Atendentes que prestam serviço terceirizado para grandes empresas de telefonia contaram técnicas que, segundo eles, são usadas para tentar enganar o cliente e seriam ensinadas pelos próprios chefes. Os depoimentos exclusivos foram exibidos em reportagem do Bom Dia Minas nesta quinta-feira (6). Por vezes, o atendente parece ser o vilão nos atendimentos, mas os relatos denunciam que algumas atitudes são tomadas para cumprir metas estabelecidas pela prórpia empresa.
Um homem que trabalha em uma operadora de telefonia móvel contou como é orientado a agir quando um cliente liga querendo cancelar um serviço. Segundo ele, a meta é não deixar o cliente sair da operadora. Para isso, a cada ligação, é preciso enrolar para que o contratante não consiga concluir o cancelamento.
“Na hora que o cliente tá muito irritado, porque eles obrigam a gente fazer isso com o cliente, aí a gente pega e transfere o cliente pra outro setor, passa o número de protocolo errado. As vezes, até chega ao ponto de desligar o cliente”, explica o atendente de telemarketing. O funcionário disse que pode levar advertência e ter três dias descontados no salário, caso o cliente consiga efetuar o cancelamento.
Um telemarketing de outra empresa de telefonia revelou as estratégias que são ensinadas aos atendentes para tentar segurar os clientes. De acordo com ele, no treinamento é ensinado que quanto mais difícil a linguagem usada com o cliente, mais chances de retê-lo. Pelo fato de não entender a linguagem, da área de marketing, o cliente acaba desligando o telefone e desistindo de cancelar o plano, explica o funcionário.
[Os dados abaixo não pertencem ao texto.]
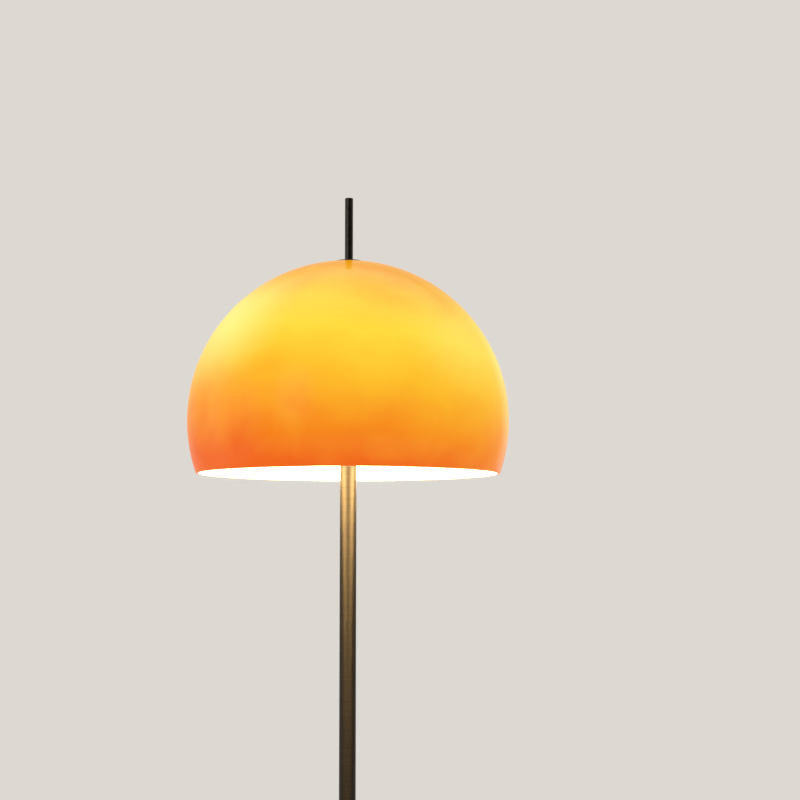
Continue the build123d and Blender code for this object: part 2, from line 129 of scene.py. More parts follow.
# ---- Base weight ----
# A grey-iron casting that keeps the lamp upright, hollow underneath and slotted for the cord.
# Sand-cast iron under black primer: a fine sandy skin, with duller and darker patches.

cast_iron, tree, shader, place = new_finish("grey_iron_sand_cast_primed", IOR=1.5)
sand_grain = 1.6 * mm
patch_size = 28 * mm
sand = add_node(
    tree, "ShaderNodeTexNoise", {"Vector": place, "Scale": 1 / sand_grain, "Detail": 3.0}
)
patches = add_node(
    tree, "ShaderNodeTexNoise", {"Vector": place, "Scale": 1 / patch_size, "Detail": 2.0}
)
lay_skin(
    shader,
    tones=(patches, (0.3, "#1C1B1A"), (0.7, "#2F2D2A")),
    roughness=(patches, 0.62, 0.86),
    dents=(sand, 0.7, 0.25),
)
dress(cast_iron, "base_weight")


# ---- Base cover ----
# A steel disc spun over a former, so its shoulder is one smooth radius, with its lower edge
# hemmed inward. The lathe leaves fine rings round the pole, and satin black nickel keeps them.

cover_radius = 140.0
cover_height = 30.0
cover_wall = 1.2
cover_gap = 3.0  # from the floor to its lower edge
shoulder = 12.0
hem = 0.55
stud_hole = 8.1
cord_height = 10.8
bush_hole = 5.3
drill_reach = 8.0  # of the drill for that hole, either way from the cover's face
crease = 32  # degrees: a turned edge from this angle on stays sharp


def rounded(*corners, steps=5):
    """Outline of a turned piece. A corner is (radius, height), or has its rounding as well."""
    outline = []
    for index, corner in enumerate(corners):
        here = Vector(corner[:2])
        if len(corner) == 2:
            outline.append(here)
            continue
        back = (Vector(corners[index - 1][:2]) - here).normalized()
        ahead = (Vector(corners[(index + 1) % len(corners)][:2]) - here).normalized()
        half = back.angle(ahead) / 2
        centre = here + (back + ahead).normalized() * corner[2] / sin(half)
        first = here + back * corner[2] / tan(half) - centre
        last = here + ahead * corner[2] / tan(half) - centre
        turn = first.angle_signed(last)
        for step in range(steps + 1):
            swing = Matrix.Rotation(-turn * step / steps, 2)
            outline.append(centre + swing @ first)
    return outline


def arc(radius, start, end, steps, centre_height=0.0):
    """Points of a circle about a centre on the axis, from one elevation in degrees to another."""
    angles = [radians(start + (end - start) * step / steps) for step in range(steps + 1)]
    return [Vector((radius * cos(a), centre_height + radius * sin(a))) for a in angles]


def soften(mesh, sharp_from):
    """Shades a mesh smoothly, except across edges from this angle on, in degrees."""
    mesh.polygons.foreach_set("use_smooth", [True] * len(mesh.polygons))
    mesh.set_sharp_from_angle(angle=radians(sharp_from))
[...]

A estudante Carolina Machado Leite, cliente de um operadora, relata que mudaram o plano dela sem ela saber. E ao chegar a fatura, ficou surpresa com o valor a pagar. Segundo ela, foi preciso recorrer ao serviço de proteção do consumidor. “No Procon, resolveu na mesma hora. Na mesma hora, foi emitida uma fatura pra mim no valor normal que deveria ter vindo”, afirma.
O atendente de telemarketing explica casos parecidos com o da estudante. Segundo ele, muitas vezes, planos são ativados assim que os clientes confirmam os dados. “Às vezes, o cliente nem tem noção do que ele tá pagando, certo? Às vezes ele tá recebendo um produto na casa dele sem ele conhecer”.
Campeão de reclamações
Segundo o Sistema Nacional de Informação de Defesa do Consumidor, o serviço de atendimento por telefone das empresas de celular é o segmento campeão de reclamações nos Procons de todo o país. No Procon de Belo Horizonte, o total de reclamações contra os chamados Serviços de Atendimento ao Consumidor (Sacs) foi de 1.350, até o fim de agosto deste ano.
O administrador de empresa Eduardo Miranda reclama do serviço oferecido por meio do 0800. De acordo com ele, a intenção ao realizar a ligação é resolver um problema, mas ao fim acaba tendo outro. “Eles vão transferindo a ligação para várias pessoas e isso se repete várias vezes, e o problema não é solucionado”, reitera. “Eles precisam mais de treinamento e sensibilidade, eu acredito”, completa o administrador.
O secretário-geral do Sindicato dos Trabalhadores em Telecomunicações e Telemarketing (Sinttel), Tiago Cassiano, confirma que os funcionários são pressionados dentro das empresas para conseguir atingir as metas. Ele fala como essas exigências podem trazer consequências negativas para o operador. “Nós temos hoje jovens com depressão, com estresse. É jovem que tem no seu dia-a-dia medicamentos de tarja preta jovens fazendo tratamento”, critica.
De acordo com Cassiano, muitas vezes, essas doenças não são reconhecidas como ocupacionais por causa da pouca idade do funcionário e por se tratar de uma doença que não é visível e, sim, psíquica.
Direito do consumidor
A Ordem dos Advogados do Brasil (OAB) informou que, as práticas utilizadas pelos operadores, como falar difícil ou acionar planos sem a autorização dos clientes, são abusivas, proibidas pela legislação que regula a operação de telemarketing. O vice-presidente da Comissão de Defesa do Consumidor da OAB, Bruno Burgarelli, explica que informações falsas podem gerar multas às empresas e o pagamento de danos morais e materiais ao consumidor.
“É fundamental que o consumidor tenha o maior número de dados em relação ao que foi fechado no telemarketing. Cópia do contrato por escrito, seja informações sobre o que foi passada pelo operador de telemarketing, o número de protocolo, o dia do atendimento, o horário do atendimento. Essas informações podem ser muito úteis numa eventual discussão judicial ou extra-judicial”, afirma Burgarelli.